* COLLECTED DATA:
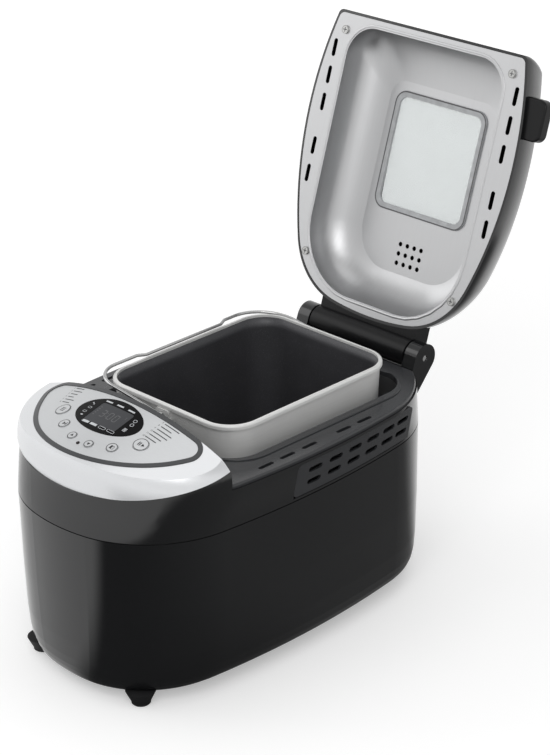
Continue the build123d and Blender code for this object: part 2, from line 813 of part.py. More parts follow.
with BuildPart() as motor:
    with BuildSketch(Plane.XY.offset(chassis_top_z + 4)):
        with Locations((0, motor_y)):
            RectangleRounded(motor_size, motor_size, 6.0)
    extrude(amount=46.0)
    add(disc(0, motor_y, 30.0, chassis_top_z, chassis_top_z + 60))
    add(disc(0, motor_y, 3.0 + running_gap, 0, chassis_z + 19), mode=Mode.SUBTRACT)

with BuildPart() as power_board:
    with BuildSketch(Plane.XY.offset(base_top_z + 6)):
        with Locations((0, 138.0)):
            Rectangle(72.0, 38.0)
    extrude(amount=1.6)
    with BuildSketch(Plane.XY.offset(base_top_z)):
        with Locations((-32, 122), (32, 122), (-32, 154), (32, 154)):
            Circle(2.5)
    extrude(amount=6.0)
    with BuildSketch(Plane.XY.offset(base_top_z + 7.6)):
        with Locations((-14, 138)):
            Rectangle(26.0, 24.0)
    extrude(amount=12.0)

# ---------------------------------------------------------------- lid
opened = math.radians(lid_open)
lid_plane = Plane(
    origin=(0, hinge_y, hinge_z), x_dir=(1, 0, 0), z_dir=(0, math.sin(opened), math.cos(opened))
)
flange_z = deck_z + lid_gap - hinge_z


def level(height):
    """Plane of the lid at a height above its flange; its Y is the closed lid's less the hinge's."""
    return lid_plane.offset(flange_z + height)


def lid_plan(inset):
    """Outline of the lid in its own plane: bowed sides and rear, straight front."""
    across = lid_side_radius - lid_half_width + inset
    front = lid_front_y - hinge_y + inset
    rear = lid_rear_y - hinge_y - inset
    with BuildSketch() as outline:
        with Locations(Location((-across, lid_widest_y - hinge_y, 0), (0, 0, 180))):
            Circle(lid_side_radius)
        with Locations((across, lid_widest_y - hinge_y)):
            Circle(lid_side_radius, mode=Mode.INTERSECT)
        with Locations((0, rear - lid_rear_radius)):
            Circle(lid_rear_radius, mode=Mode.INTERSECT)
        with Locations((0, front + 200)):
            Rectangle(400, 400, mode=Mode.INTERSECT)
        fillet(outline.vertices().group_by(Axis.Y)[0], lid_front_corner)
        fillet(outline.vertices().group_by(Axis.Y)[-1], lid_rear_corner)
    return outline.sketch


lid_sections = ((0.0, 0.0), (10.0, 0.8), (24.0, 5.0), (38.0, 11.5), (50.0, 20.0), (64.0, 34.0))
lid_top = lid_plane.location * Location(
    (0, lid_front_y - hinge_y, flange_z + lid_height), (90 + lid_slope, 0, 0)
)


def lid_stack(inset):
    """Rounded solid of the lid, flat on top before it is crowned."""
    with BuildPart() as stack:
        for height, narrowing in lid_sections:
            with BuildSketch(level(height)):
                add(lid_plan(narrowing - lid_lip + inset))
        loft()
    return stack.part


def lid_prism(width, length, corner, low, high):
    """Rounded block through the lid at the window."""
    with BuildPart() as prism:
        with BuildSketch(level(low)):
            with Locations((0, window_y - hinge_y)):
                RectangleRounded(width, length, corner)
        extrude(amount=high - low)
    return prism.part


lid_screws = ((-101.0, -80.5), (101.0, -80.5), (-91.5, 130.0), (91.5, 130.0))
lid_outer = lid_stack(0.0) & crown(lid_top, lid_crown, 0.0)
lid_inner = lid_stack(lid_wall) & crown(lid_top, lid_crown, lid_wall)

with BuildPart() as lid_shell:
    add(lid_outer)
    add(lid_inner, mode=Mode.SUBTRACT)
    with BuildPart() as screw_posts:
        with BuildSketch(level(sheet + 0.1)):
            for screw_x, screw_y in lid_screws:
                with Locations((screw_x, screw_y - hinge_y)):
                    Circle(4.5)
        extrude(amount=80)
        add(lid_outer, mode=Mode.INTERSECT)
    with BuildSketch(level(0)):
        for screw_x, screw_y in lid_screws:
            with Locations((screw_x, screw_y - hinge_y)):
                Circle(1.6 + running_gap)
    extrude(amount=10, mode=Mode.SUBTRACT)
    add(lid_prism(outer_window_width, outer_window_length, outer_window_corner, 20, 90), mode=Mode.SUBTRACT)

dome_sections = (
    (0.0, 94.0, -88.0, 159.0, 30.0, 65.0),
    (26.0, 91.5, -81.0, 152.0, 27.0, 58.0),
    (34.0, 83.0, -68.0, 143.0, 23.0, 50.0),
    (dome_depth, 64.0, -46.0, 130.0, 16.0, 38.0),
)


def dome(grow):
    """Solid of the dome pressed into the lid liner."""
    with BuildPart() as block:
        for height, half, front, rear, front_round, rear_round in dome_sections:
            rise = grow if height == dome_depth else 0.0
            with BuildSketch(level(height + rise)) as section:
                with Locations((0, (front + rear) / 2 - hinge_y)):
                    Rectangle(2 * (half + grow), rear - front + 2 * grow)
                fillet(section.vertices().group_by(Axis.Y)[0], front_round + grow)
                fillet(section.vertices().group_by(Axis.Y)[-1], rear_round + grow)
        loft()
    return block.part


with BuildPart() as lid_liner:
    with BuildSketch(level(0)):
        add(lid_plan(fit))
    extrude(amount=sheet)
    add(dome(sheet))
    add(dome(0.0), mode=Mode.SUBTRACT)
    add(lid_prism(window_width, window_length, 9.0, 20, 90), mode=Mode.SUBTRACT)
    with BuildSketch(level(-1)):
        for screw_x, screw_y in lid_screws:
            with Locations((screw_x, screw_y - hinge_y)):
                Circle(1.9)
        for slot_y in (-62.0, -36.0, -10.0, 32.0, 58.5):
            with Locations((-110.0, slot_y - hinge_y), (110.0, slot_y - hinge_y)):
                SlotOverall(17.0, 4.5, rotation=90)
        with Locations((0, 111.0 - hinge_y)):
            with GridLocations(8.6, 9.0, 4, 3):
                Circle(2.2)
    extrude(amount=90, mode=Mode.SUBTRACT)

glass_low = dome_depth + sheet
with BuildPart() as inner_glass:
    add(lid_prism(window_width + 10, window_length + 10, 12.0, glass_low, glass_low + 2))

with BuildPart() as window_gasket:
    add(lid_prism(window_width + 7, window_length + 7, 12.0, dome_depth - 1.5, dome_depth))
    add(lid_prism(window_width - 2 * fit, window_length - 2 * fit, 8.8, dome_depth, glass_low))
    add(lid_prism(window_width - 4, window_length - 4, 8.0, 0, 90), mode=Mode.SUBTRACT)

with BuildPart() as window_frame:
    add(lid_prism(outer_window_width - 4, outer_window_length - 4, 15.0, glass_low + 2, 90))
    add(crown(lid_top, lid_crown, 2.0), mode=Mode.INTERSECT)
    add(lid_prism(window_width + 4, window_length + 4, 11.0, 0, 90), mode=Mode.SUBTRACT)

with BuildPart() as outer_window:
    add(lid_prism(outer_window_width - 2 * fit, outer_window_length - 2 * fit, outer_window_corner - fit,
                  20, 90))
    add(crown(lid_top, lid_crown, 0.0), mode=Mode.INTERSECT)
    add(crown(lid_top, lid_crown, 2.0), mode=Mode.SUBTRACT)

screws = {}
for number, (screw_x, screw_y) in enumerate(lid_screws, 1):
    with BuildPart() as screw:
        with BuildSketch(level(0)):
            with Locations((screw_x, screw_y - hinge_y)):
                Circle(4.0)
        extrude(amount=-1.4)
        with BuildSketch(level(0)):
            with Locations((screw_x, screw_y - hinge_y)):
                Circle(1.6)
        extrude(amount=9)
    screws[f"lid_screw_{number}"] = screw.part

with BuildPart() as lid_grip:
    with BuildSketch(level(3)) as grip_outline:
        with Locations((124.0, -46.0 - hinge_y)):
            RectangleRounded(38.0, 38.0, 8.0)
    extrude(amount=11)
    fillet(lid_grip.edges().filter_by(Plane(lid_plane.location), reverse=False), 2.0)
    add(lid_outer, mode=Mode.SUBTRACT)

with BuildPart() as hinge_block:
    with BuildSketch(Plane(origin=(-hinge_half + 1, hinge_y, hinge_z), x_dir=lid_plane.y_dir,
                           z_dir=(1, 0, 0))) as hinge_profile:
        Circle(hinge_radius)
        with BuildLine():
            Polyline(
                (-30.0, flange_z + 0.5),
                (0, flange_z + 0.5),
                (0, hinge_radius),
                (-8.0, hinge_radius + 4.0),
                (-30.0, hinge_radius + 4.0),
                close=True,
            )
        make_face()
    extrude(amount=2 * hinge_half - 2)
    add(lid_outer, mode=Mode.SUBTRACT)
    with BuildSketch(Plane.YZ.offset(-100)):
        with Locations((hinge_y, hinge_z)):
            Circle(pin_radius + running_gap)
    extrude(amount=200, mode=Mode.SUBTRACT)

# ---------------------------------------------------------------- pieces and origin
pieces = {
    "lower_housing": lower_housing.part,
    "base_plate": base_plate.part,
    "cable_gland": cable_gland.part,
    **feet,
    "upper_housing": upper_housing.part,
    "vent_grille_left": vent_grille_left,
    "vent_grille_right": vent_grille_right,
    "hinge_pin": hinge_pin.part,
    "panel_trim": panel_trim.part,
    "panel_bezel": panel_bezel.part,
    "control_panel": control_panel.part,
    "display_window": display_window.part,
    "lcd_screen": lcd_screen.part,
    "status_led": status_led.part,
    **keys,
    "control_board": control_board.part,
    "deck": deck.part,
    "oven_liner": oven_liner.part,
    "heating_element": heating_element.part,
    **element_stands,
    "temperature_sensor": temperature_sensor.part,
    "pan_seat": pan_seat.part,
    "bread_pan": bread_pan.part,
    "pan_ears": pan_ears.part,
    "pan_base": pan_base.part,
    "pan_bush": pan_bush.part,
    "pan_handle": pan_handle.part,
    "paddle_shaft": paddle_shaft.part,
    "kneading_paddle": kneading_paddle.part,
    "drive_shaft": drive_shaft.part,
    "driver": driver.part,
    "drive_pulley": drive_pulley.part,
    "motor_pulley": motor_pulley.part,
    "drive_belt": drive_belt.part,
    "chassis": chassis.part,
    "bearing_housing": bearing_housing.part,
    "motor": motor.part,
    "power_board": power_board.part,
    "lid_shell": lid_shell.part,
    "lid_liner": lid_liner.part,
    "inner_glass": inner_glass.part,
    "window_gasket": window_gasket.part,
    "window_frame": window_frame.part,
    "outer_window": outer_window.part,
    **screws,
    "lid_grip": lid_grip.part,
    "hinge_block": hinge_block.part,
}

# The origin is the middle of the open machine's footprint, on the ground.
boxes = [piece.bounding_box() for piece in pieces.values()]
middle_x = (min(box.min.X for box in boxes) + max(box.max.X for box in boxes)) / 2
middle_y = (min(box.min.Y for box in boxes) + max(box.max.Y for box in boxes)) / 2
ground_z = min(box.min.Z for box in boxes)
print("origin", middle_x, middle_y, ground_z)

os.makedirs("parts", exist_ok=True)
for name, piece in pieces.items():
    placed = piece.moved(Location((-middle_x, -middle_y, -ground_z)))
    placed.label = name
    export_step(placed, f"parts/{name}.step")
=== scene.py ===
"""Bread machine with its lid open: finishes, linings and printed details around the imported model."""
import json
import math

import bpy
import numpy as np
from mathutils import Matrix, Vector
from mathutils.bvhtree import BVHTree


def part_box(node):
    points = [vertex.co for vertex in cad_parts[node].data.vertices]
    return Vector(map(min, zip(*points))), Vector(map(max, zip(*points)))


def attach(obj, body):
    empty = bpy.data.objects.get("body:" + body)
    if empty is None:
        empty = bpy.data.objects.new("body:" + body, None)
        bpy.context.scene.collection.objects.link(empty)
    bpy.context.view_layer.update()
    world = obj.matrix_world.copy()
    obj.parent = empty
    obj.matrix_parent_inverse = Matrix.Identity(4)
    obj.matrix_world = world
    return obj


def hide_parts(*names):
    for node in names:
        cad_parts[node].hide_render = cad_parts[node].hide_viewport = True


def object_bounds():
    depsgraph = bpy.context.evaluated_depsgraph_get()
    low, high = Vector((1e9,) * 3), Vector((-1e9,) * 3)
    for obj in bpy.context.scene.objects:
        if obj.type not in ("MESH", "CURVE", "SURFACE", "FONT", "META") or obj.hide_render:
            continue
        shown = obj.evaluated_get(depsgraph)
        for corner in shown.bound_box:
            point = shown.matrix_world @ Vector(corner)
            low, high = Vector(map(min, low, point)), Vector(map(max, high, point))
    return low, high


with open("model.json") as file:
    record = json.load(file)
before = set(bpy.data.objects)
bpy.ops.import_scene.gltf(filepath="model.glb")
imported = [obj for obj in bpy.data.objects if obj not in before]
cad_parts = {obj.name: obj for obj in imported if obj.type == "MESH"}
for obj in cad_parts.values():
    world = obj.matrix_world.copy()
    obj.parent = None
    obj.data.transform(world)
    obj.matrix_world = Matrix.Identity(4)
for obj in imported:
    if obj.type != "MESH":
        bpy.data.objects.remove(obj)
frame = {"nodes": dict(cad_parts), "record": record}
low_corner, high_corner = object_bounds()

bl_info = {
    "name": "Bread machine",
    "version": (1, 0, 0),
    "blender": (4, 5, 0),
    "location": "View3D > Sidebar > Bread machine",
    "description": "Finishes and details of a bread machine with an open lid",
    "category": "Object",
}

MM = 0.001

# ---------------------------------------------------------------- places taken from the frame


def corners(node):
    """Lowest and highest corners of a node, as vectors."""
    low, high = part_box(node)
    return Vector(low), Vector(high)


def middle(node):
    """Middle of a node's box."""
    low, high = corners(node)
    return (low + high) / 2


seat = middle("pan_seat")
across = seat.x
oven_y = seat.y
display = middle("lcd_screen")
panel_slope = math.radians(14.9)  # of the control panel's face
lid_open = math.radians(108.55)  # from the closed lid to the lid at rest
hair = 0.05  # millimetres between a thin piece and what it lies on

# ---------------------------------------------------------------- shader maths


class Value:
    """A socket, or a plain number, that can be used in arithmetic."""

    def __init__(self, graph, socket):
        self.graph = graph
        self.socket = socket

    def _maths(self, operation, first, second):
        return self.graph.node("ShaderNodeMath", {"operation": operation}, {0: first, 1: second})

    def __add__(self, other):
        return self._maths("ADD", self, other)

    def __sub__(self, other):
        return self._maths("SUBTRACT", self, other)

    def __rsub__(self, other):
        return self._maths("SUBTRACT", other, self)

    def __mul__(self, other):
        return self._maths("MULTIPLY", self, other)

    def __pow__(self, other):
        return self._maths("POWER", self, other)

    __radd__ = __add__
    __rmul__ = __mul__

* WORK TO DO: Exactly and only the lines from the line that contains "obj.matrix_world = world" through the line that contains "depsgraph = bpy.context.evaluated_depsgraph_get()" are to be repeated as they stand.

* THE RESPONSE:
    obj.matrix_world = world
    return obj


def hide_parts(*names):
    for node in names:
        cad_parts[node].hide_render = cad_parts[node].hide_viewport = True


def object_bounds():
    depsgraph = bpy.context.evaluated_depsgraph_get()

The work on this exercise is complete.